— BEGIN Material for this exercise —

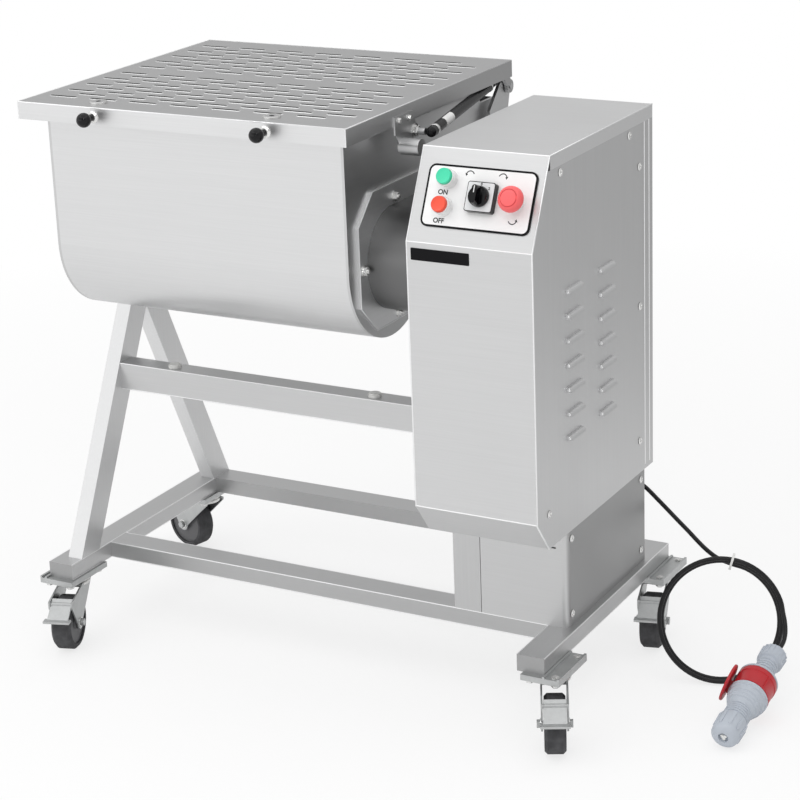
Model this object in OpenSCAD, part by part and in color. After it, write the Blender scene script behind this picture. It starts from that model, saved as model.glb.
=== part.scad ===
// Tilting twin-shaft meat mixer on a wheeled stand, with its drive cabinet and coiled mains lead.
// Sizes are measured from the left rail's outer face, the side rails' front ends and the floor.
// at_origin() then moves each piece so that the origin is under the middle of the whole machine.

/* [Base frame] */
// Depth of the base, front to back
base_w = 530; // [420:1:700]
// Width of each rail of the base
rail_w = 50; // [30:1:80]
// Height of each rail of the base
rail_h = 30; // [20:1:60]
// Wall of every square tube
tube_wall = 2; // [1:0.5:4]
// Front face of the long front rail
front_rail_y = 122; // [60:1:200]

/* [Stand] */
// Width of each stand leg, along the machine
leg_w = 30; // [20:1:60]
// Depth of each stand leg
leg_d = 50; // [30:1:80]
// Front edge of the front leg's foot
front_foot_y = 32; // [10:1:100]
// Place of the stand's tip, front to back
apex_y = 293; // [200:1:380]
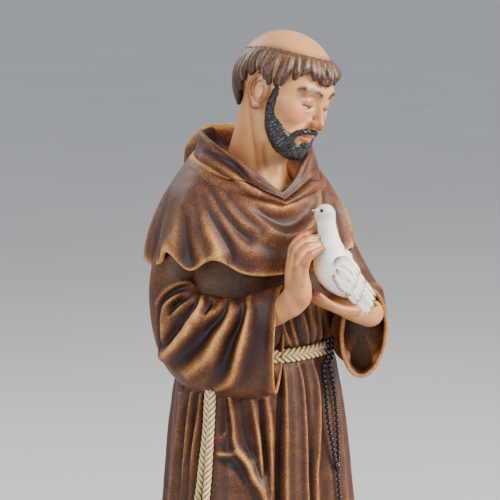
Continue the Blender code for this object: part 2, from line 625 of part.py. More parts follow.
def belt(level):
    angles = np.linspace(0, 360, 28, endpoint=False)
    line = on_tunic(angles, np.full(28, float(level)), 0.25 * ROPE)
    turns = np.linspace(0, 2 * math.pi, 5, endpoint=False)
    centre = np.array([0, line[:, 1].mean(), level])
    rings = []
    for p in line:
        out = (p - centre) / np.linalg.norm(p - centre)
        rings.append(p + ROPE / 2 * (np.outer(np.cos(turns), out) + np.outer(np.sin(turns), [0, 0, 1])))
    return skin("belt", np.array(rings), open_ends=True)


ROPE_ENDS = [
    [(-54, 280), (-55, 262), (-57, 240), (-60, 215), (-63, 190), (-65, 160), (-66, 130), (-66, 100)],
    [(-52, 280), (-52, 262), (-52.5, 240), (-53.5, 215), (-54.5, 190), (-55, 160), (-55, 135), (-55, 112)],
]
ROPE_KNOTS = [[(-64.5, 176), (-66, 148), (-66, 120)], [(-55, 178), (-55, 152), (-55, 128)]]


def rope_ends():
    knot = KNOT_DIAMETER / CARVE_UNIT
    made = []
    for route, knots in zip(ROPE_ENDS, ROPE_KNOTS):
        angles, heights = zip(*route)
        points = on_tunic(np.array(angles, float), np.array(heights, float), 0.3 * ROPE)
        made.append(thinned(limb("rope", [(*p, ROPE / 2) for p in points], sides=6, up=(0, 1, 0)), 110))
        for angle, height in knots:
            centre = on_tunic(np.array([angle]), np.array([height]), 0.3 * ROPE)[0]
            made.append(ball("knot", centre, (knot / 2, knot / 2, 0.62 * knot), segments=8))
        made.append(limb("tassel", [(*points[-1], 0.6 * ROPE), (*(points[-1] + [0, 0, -9]), 0.95 * ROPE)],
                         sides=6, up=(0, 1, 0)))
    return made


def feet():
    """Sandalled feet under the hem."""
    return [
        limb("right_foot", [(-22, -38, 4, 9), (-25, -52, 2.5, 9), (-27, -60, 1.5, 7)], flat=0.7),
        limb("left_foot", [(17, -38, 4, 9), (20, -50, 2.5, 9), (21, -58, 1.5, 7)], flat=0.7),
    ]


def base():
    mesh = bmesh.new()
    bmesh.ops.create_cone(mesh, cap_ends=True, segments=48, radius1=BASE_RADIUS, radius2=BASE_RADIUS,
                          depth=BASE_HEIGHT, matrix=Matrix.Translation((0, 0, BASE_HEIGHT / 2)))
    data = bpy.data.meshes.new("base")
    mesh.to_mesh(data)
    mesh.free()
    obj = object_from("base", data)
    rounding = obj.modifiers.new("Rounding", "BEVEL")
    rounding.width = min(BASE_CORNER, 0.4 * BASE_HEIGHT)
    rounding.segments = 2
    return finished(obj)


def statue(finish):
    whole = tunic()
    whole.name = "statue"
    parts = [
        cape(),
        sleeve("right_sleeve", RIGHT_SLEEVE, RIGHT_SLEEVE_FOLDS),
        sleeve("left_sleeve", LEFT_SLEEVE, LEFT_SLEEVE_FOLDS),
        hood(),
        neck(),
        cowl(),
        head(),
        belt(BELT_LEVEL + 0.48 * ROPE),
        belt(BELT_LEVEL - 0.48 * ROPE),
        *rope_ends(),
        *feet(),
        left_hand(),
        dove(),
        right_hand(),
        base(),
    ]
    combine(whole, parts)
    fill_hollows(whole)
    whole.data.materials.clear()
    whole.data.materials.append(finish)
    return whole


# The rosary: black glass beads on a thread, hung over the belt

ROSARY_LOOP = [(33.0, 283.5), (33.0, 279), (32.5, 262), (32.0, 240), (33.5, 222), (36.0, 215.5), (38.5, 222),
               (40.5, 240), (41.0, 256), (39.0, 268), (36.5, 279), (36.5, 283.5)]
ROSARY_DROP = [(36.0, 213), (36.0, 200), (36.2, 188), (36.4, 181)]


def clear_of(solid, line, gap):
    """The line's points, each moved out from the figure's axis until it is this far from the solid."""
    moved = []
    for point in line:
        place = Vector(point)
        outward = Vector((place.x, place.y, 0)).normalized()
        for _ in range(40):
            _, nearest, normal, _ = solid.closest_point_on_mesh(place)
            away = place - nearest
            distance = math.copysign(away.length, away.dot(normal))
            if distance >= gap - 1e-5:
                break
            place += outward * max(gap - distance, 2e-5)
        moved.append(place)
    return np.array(moved)


def beads(name, route, solid, nudge=(0, 0, 0)):
    """A string of beads as one tube that swells at each bead, along a route of (angle, height) on the figure.
    The string's last part leaves the figure by the nudge."""
    keys = [(i, *row) for i, row in enumerate(route)]
    fine = through(keys, np.linspace(0, len(route) - 1, 200))
    line = clear_of(solid, metres(on_tunic(fine[0], fine[1], 0.5)), BEAD_DIAMETER / 2 + BEAD_CLEARANCE)
    line = line + np.outer(np.linspace(0, 1, 200) ** 2, nudge)
    steps = np.linalg.norm(np.diff(line, axis=0), axis=1)
    travelled = np.concatenate([[0], np.cumsum(steps)])
    count = max(2, round(travelled[-1] / BEAD_SPACING))
    thread = THREAD_DIAMETER / BEAD_DIAMETER
    shape = [(0.0, thread), (0.28, 1.0), (0.72, 1.0)]
    at = [(i + share, size) for i in range(count) for share, size in shape] + [(count, thread)]
    where = np.array([a for a, _ in at]) / count * travelled[-1]
    points = np.stack([np.interp(where, travelled, line[:, k]) for k in range(3)], 1)
    curve = bpy.data.curves.new(name, "CURVE")
    curve.dimensions = "3D"
    curve.bevel_depth = BEAD_DIAMETER / 2
    curve.bevel_resolution = 1
    curve.use_fill_caps = True
    spline = curve.splines.new("POLY")
    spline.points.add(len(points) - 1)
    for point, place, (_, size) in zip(spline.points, points, at):
        point.co = (*place, 1)
        point.radius = size
    obj = object_from(name, curve)
    bpy.context.view_layer.update()
    mesh = bpy.data.meshes.new_from_object(obj.evaluated_get(bpy.context.evaluated_depsgraph_get()))
    bpy.data.objects.remove(obj, do_unlink=True)
    shape = bmesh.new()
    shape.from_mesh(mesh)
    bmesh.ops.remove_doubles(shape, verts=shape.verts, dist=1e-6)
    bmesh.ops.recalc_face_normals(shape, faces=shape.faces)
    shape.to_mesh(mesh)
    shape.free()
    return object_from(name, mesh)


def bar(name, frame, centre, sizes):
    mesh = bmesh.new()
    place = frame @ Matrix.Translation(centre) @ Matrix.Diagonal((*sizes, 1))
    bmesh.ops.create_cube(mesh, size=1, matrix=place)
    data = bpy.data.meshes.new(name)
    mesh.to_mesh(data)
    mesh.free()
    return object_from(name, data)


def crucifix(solid, top):
    """A small cross that hangs from this point and lies along the habit."""
    gap = 0.75 * CROSS_BAR + BEAD_CLEARANCE
    top = Vector(top)
    foot = Vector(clear_of(solid, [top - Vector((0, 0, CROSS_LENGTH))], gap)[0])
    along = (top - foot).normalized()
    outward = Vector((top.x, top.y, 0)).normalized()
    beside = outward.cross(along).normalized()
    front = along.cross(beside)
    spots = [top - along * (b * CROSS_LENGTH) + beside * (a * 0.3 * CROSS_LENGTH)
             for a in (-1, 0, 1) for b in (0.1, 0.28, 0.5, 0.75, 1)]
    cleared = clear_of(solid, spots, gap)
    shift = max((Vector(p) - spot).dot(front) for p, spot in zip(cleared, spots))
    frame = Matrix.Translation(top + front * shift) @ Matrix((beside, front, along)).transposed().to_4x4()
    cross = bar("cross", frame, (0, 0, CROSS_BAR - CROSS_LENGTH / 2), (CROSS_BAR, CROSS_BAR, CROSS_LENGTH))
    arms = bar("arms", frame, (0, 0, -0.28 * CROSS_LENGTH),
               (0.6 * CROSS_LENGTH, 0.9 * CROSS_BAR, 0.9 * CROSS_BAR))
    return combine(cross, [arms]), front * shift


def rosary(finish, solid):
    bpy.context.view_layer.update()
    whole = beads("rosary", ROSARY_LOOP, solid)
    last = metres(on_tunic(*(np.array([v]) for v in ROSARY_DROP[-1]), 0.5))
    cross, nudge = crucifix(solid, clear_of(solid, last, BEAD_DIAMETER / 2 + BEAD_CLEARANCE)[0])
    drop = beads("drop", ROSARY_DROP, solid, nudge)
    gap = 0.8 * BEAD_DIAMETER + BEAD_CLEARANCE
    joint = clear_of(solid, metres(on_tunic(np.array([36.0]), np.array([214.0]), 0.5)), gap)[0]
    medal = bpy.data.meshes.new("medal")
    shape = bmesh.new()
    bmesh.ops.create_uvsphere(shape, u_segments=10, v_segments=6, radius=0.8 * BEAD_DIAMETER,
                              matrix=Matrix.Translation(joint))
    shape.to_mesh(medal)
    shape.free()
    combine(whole, [object_from("medal", medal), drop, cross])
    whole.data.materials.clear()
    whole.data.materials.append(finish)
    return whole


def main():
    start_scene()
    parts = collection("saint_francis_statue")
    resin = material("painted_resin", (0.24, 0.11, 0.05), 0.45)
    glass = material("black_beads", (0.01, 0.01, 0.015), 0.12)
    figure = statue(resin)
    for obj in (figure, rosary(glass, figure)):
        for owner in list(obj.users_collection):
            owner.objects.unlink(obj)
        parts.objects.link(obj)
        obj.data.shade_smooth()
        obj.data.set_sharp_from_angle(angle=math.radians(40))


main()
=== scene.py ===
"""The looks of a painted resin friar who holds a dove, on a low round base.

The figure faces -Y. Its forms are written in carve units of one millimetre, counted from the top of the base.
"""

import math

import bpy
import numpy as np
import openvdb
from mathutils import Euler, Matrix, Vector


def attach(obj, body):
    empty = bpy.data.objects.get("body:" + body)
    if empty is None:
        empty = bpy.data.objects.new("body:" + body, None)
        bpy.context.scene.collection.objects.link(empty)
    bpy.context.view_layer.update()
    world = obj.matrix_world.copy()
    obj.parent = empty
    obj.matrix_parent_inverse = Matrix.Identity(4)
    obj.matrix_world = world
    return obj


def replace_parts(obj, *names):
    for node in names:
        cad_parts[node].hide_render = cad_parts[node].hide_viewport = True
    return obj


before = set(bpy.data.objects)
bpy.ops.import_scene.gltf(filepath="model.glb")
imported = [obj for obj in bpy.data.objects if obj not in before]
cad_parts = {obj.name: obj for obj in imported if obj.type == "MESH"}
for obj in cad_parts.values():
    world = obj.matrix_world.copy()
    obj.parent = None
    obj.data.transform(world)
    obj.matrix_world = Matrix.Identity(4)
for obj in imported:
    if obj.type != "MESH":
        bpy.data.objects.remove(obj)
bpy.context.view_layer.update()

# The camera, with a long lens. It looks at the figure from its front right, a little from above,
# from where the picture was taken.

VIEW_AZIMUTH, VIEW_ELEVATION, VIEW_DISTANCE = math.radians(-25), math.radians(10), 0.900
VIEW_TARGET = np.array([-0.0038, 0.0018, 0.3417])
LENS, SENSOR, PICTURE = 123.2, 36.0, 500
VIEW_BACK = np.array([
    math.sin(VIEW_AZIMUTH) * math.cos(VIEW_ELEVATION),
    -math.cos(VIEW_AZIMUTH) * math.cos(VIEW_ELEVATION),
    math.sin(VIEW_ELEVATION),
])
VIEW_RIGHT = np.array([math.cos(VIEW_AZIMUTH), math.sin(VIEW_AZIMUTH), 0])
VIEW_UP = np.cross(VIEW_BACK, VIEW_RIGHT)


def facing(place, target):
    """A placing at this point whose -Z axis looks at the target."""
    back = Vector(place) - Vector(target)
    return Matrix.Translation(place) @ back.to_track_quat("Z", "Y").to_matrix().to_4x4()


def added(name, data):
    """A new object in the scene."""
    made = bpy.data.objects.new(name, data)
    bpy.context.scene.collection.objects.link(made)
    return made


camera_data = bpy.data.cameras.new("camera")
camera_data.lens = LENS
camera_data.sensor_width = SENSOR
camera_data.clip_start = 0.02
camera = added("camera", camera_data)
camera.matrix_world = facing(VIEW_TARGET + VIEW_BACK * VIEW_DISTANCE, VIEW_TARGET)
bpy.context.scene.camera = camera

# Soft studio light: a large warm panel at the front right, a cool one at the left and a rim light behind,
# in a pale room. The panels are rows of (name, place, side, watts, colour).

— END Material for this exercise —

What is expected: In the listing above, find the line containing "shape.to_mesh(medal)" and the line containing "bpy.context.scene.collection.objects.link(empty)". Output them and every line between, exactly, and nothing else.

Result of this task:
    shape.to_mesh(medal)
    shape.free()
    combine(whole, [object_from("medal", medal), drop, cross])
    whole.data.materials.clear()
    whole.data.materials.append(finish)
    return whole


def main():
    start_scene()
    parts = collection("saint_francis_statue")
    resin = material("painted_resin", (0.24, 0.11, 0.05), 0.45)
    glass = material("black_beads", (0.01, 0.01, 0.015), 0.12)
    figure = statue(resin)
    for obj in (figure, rosary(glass, figure)):
        for owner in list(obj.users_collection):
            owner.objects.unlink(obj)
        parts.objects.link(obj)
        obj.data.shade_smooth()
        obj.data.set_sharp_from_angle(angle=math.radians(40))


main()
=== scene.py ===
"""The looks of a painted resin friar who holds a dove, on a low round base.

The figure faces -Y. Its forms are written in carve units of one millimetre, counted from the top of the base.
"""

import math

import bpy
import numpy as np
import openvdb
from mathutils import Euler, Matrix, Vector


def attach(obj, body):
    empty = bpy.data.objects.get("body:" + body)
    if empty is None:
        empty = bpy.data.objects.new("body:" + body, None)
        bpy.context.scene.collection.objects.link(empty)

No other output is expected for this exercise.